[Begin Exercise data]

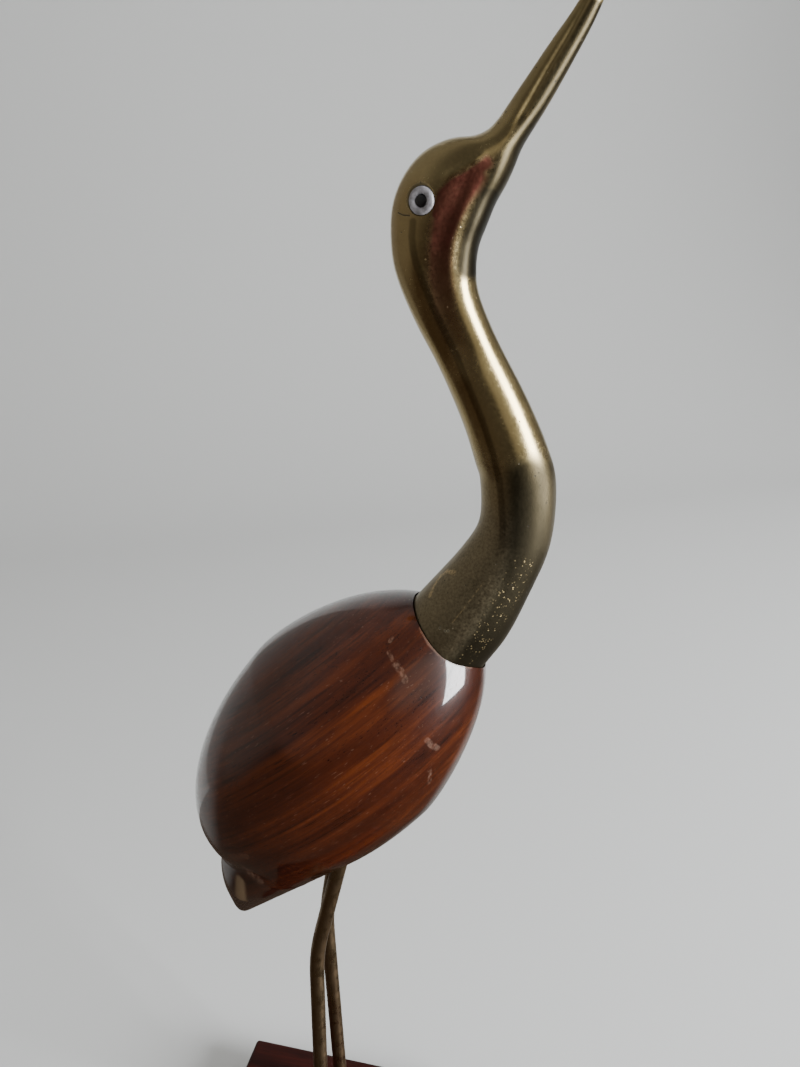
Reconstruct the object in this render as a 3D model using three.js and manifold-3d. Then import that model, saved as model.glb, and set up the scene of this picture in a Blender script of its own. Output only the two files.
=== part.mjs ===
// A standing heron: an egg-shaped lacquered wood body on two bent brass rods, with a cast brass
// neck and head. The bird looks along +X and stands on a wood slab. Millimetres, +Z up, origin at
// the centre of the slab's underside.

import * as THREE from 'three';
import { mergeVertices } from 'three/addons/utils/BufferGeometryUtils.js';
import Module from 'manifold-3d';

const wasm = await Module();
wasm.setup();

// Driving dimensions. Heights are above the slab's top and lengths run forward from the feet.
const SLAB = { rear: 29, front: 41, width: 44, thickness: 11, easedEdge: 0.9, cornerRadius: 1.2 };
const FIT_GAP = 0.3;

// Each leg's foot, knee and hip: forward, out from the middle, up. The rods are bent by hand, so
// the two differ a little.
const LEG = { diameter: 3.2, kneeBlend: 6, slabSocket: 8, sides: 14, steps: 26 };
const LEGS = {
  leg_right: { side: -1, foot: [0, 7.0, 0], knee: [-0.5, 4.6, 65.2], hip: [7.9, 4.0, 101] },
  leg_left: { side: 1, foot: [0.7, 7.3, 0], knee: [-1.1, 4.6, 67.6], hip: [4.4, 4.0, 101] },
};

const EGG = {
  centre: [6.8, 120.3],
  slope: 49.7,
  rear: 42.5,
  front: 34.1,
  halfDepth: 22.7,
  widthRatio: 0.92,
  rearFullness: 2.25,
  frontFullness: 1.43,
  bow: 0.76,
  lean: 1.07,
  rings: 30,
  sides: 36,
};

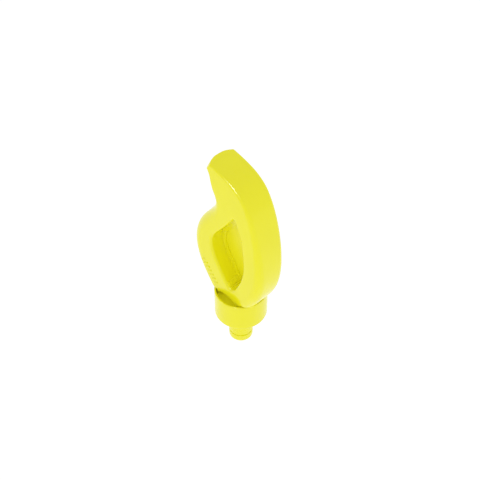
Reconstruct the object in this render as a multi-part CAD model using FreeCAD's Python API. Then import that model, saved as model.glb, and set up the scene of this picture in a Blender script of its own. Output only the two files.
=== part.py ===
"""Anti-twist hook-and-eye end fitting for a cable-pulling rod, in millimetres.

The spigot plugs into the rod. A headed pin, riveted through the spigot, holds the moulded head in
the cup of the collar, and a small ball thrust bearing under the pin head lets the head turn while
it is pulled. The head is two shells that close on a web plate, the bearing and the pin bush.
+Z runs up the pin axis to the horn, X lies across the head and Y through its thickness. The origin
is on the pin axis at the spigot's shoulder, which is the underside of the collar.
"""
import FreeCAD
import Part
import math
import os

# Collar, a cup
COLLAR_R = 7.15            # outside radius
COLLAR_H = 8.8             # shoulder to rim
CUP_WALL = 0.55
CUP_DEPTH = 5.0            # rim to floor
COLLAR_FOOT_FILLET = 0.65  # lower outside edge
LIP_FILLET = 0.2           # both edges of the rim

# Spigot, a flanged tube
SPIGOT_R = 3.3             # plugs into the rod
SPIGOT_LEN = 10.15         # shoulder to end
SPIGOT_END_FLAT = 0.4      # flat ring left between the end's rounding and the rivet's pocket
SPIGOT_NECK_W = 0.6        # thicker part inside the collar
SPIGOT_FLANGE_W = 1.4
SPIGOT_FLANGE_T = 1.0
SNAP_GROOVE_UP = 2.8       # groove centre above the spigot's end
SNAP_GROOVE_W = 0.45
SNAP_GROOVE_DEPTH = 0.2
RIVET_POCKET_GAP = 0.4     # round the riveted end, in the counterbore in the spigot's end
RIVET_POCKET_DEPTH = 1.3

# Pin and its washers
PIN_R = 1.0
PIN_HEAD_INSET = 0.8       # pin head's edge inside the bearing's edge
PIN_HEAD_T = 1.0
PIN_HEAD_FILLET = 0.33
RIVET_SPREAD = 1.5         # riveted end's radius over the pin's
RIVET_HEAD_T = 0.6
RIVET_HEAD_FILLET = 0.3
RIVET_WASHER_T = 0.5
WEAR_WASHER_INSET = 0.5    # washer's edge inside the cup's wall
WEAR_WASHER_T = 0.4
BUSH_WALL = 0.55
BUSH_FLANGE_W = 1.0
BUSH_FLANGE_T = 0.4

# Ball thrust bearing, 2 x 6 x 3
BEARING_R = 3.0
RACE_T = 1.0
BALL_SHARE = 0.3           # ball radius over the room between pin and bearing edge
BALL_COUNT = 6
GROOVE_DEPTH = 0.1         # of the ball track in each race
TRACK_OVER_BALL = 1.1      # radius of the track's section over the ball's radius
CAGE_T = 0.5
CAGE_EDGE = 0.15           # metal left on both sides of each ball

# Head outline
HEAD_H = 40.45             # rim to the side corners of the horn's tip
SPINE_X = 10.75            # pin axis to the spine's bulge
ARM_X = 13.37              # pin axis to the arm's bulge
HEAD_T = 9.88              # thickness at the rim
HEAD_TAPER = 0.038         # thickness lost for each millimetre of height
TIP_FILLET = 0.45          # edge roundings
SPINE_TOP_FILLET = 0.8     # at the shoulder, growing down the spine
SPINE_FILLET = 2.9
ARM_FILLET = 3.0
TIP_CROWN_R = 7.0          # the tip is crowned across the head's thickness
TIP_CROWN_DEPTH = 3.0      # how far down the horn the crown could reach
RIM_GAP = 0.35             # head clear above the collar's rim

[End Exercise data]

Exercise description
Exactly repeat the lines from the line with "Reconstruct the object in this render as a multi-part" to the line with "rod, in millimetres.", including both, and output nothing else.

Task output
Reconstruct the object in this render as a multi-part CAD model using FreeCAD's Python API. Then import that model, saved as model.glb, and set up the scene of this picture in a Blender script of its own. Output only the two files.
=== part.py ===
"""Anti-twist hook-and-eye end fitting for a cable-pulling rod, in millimetres.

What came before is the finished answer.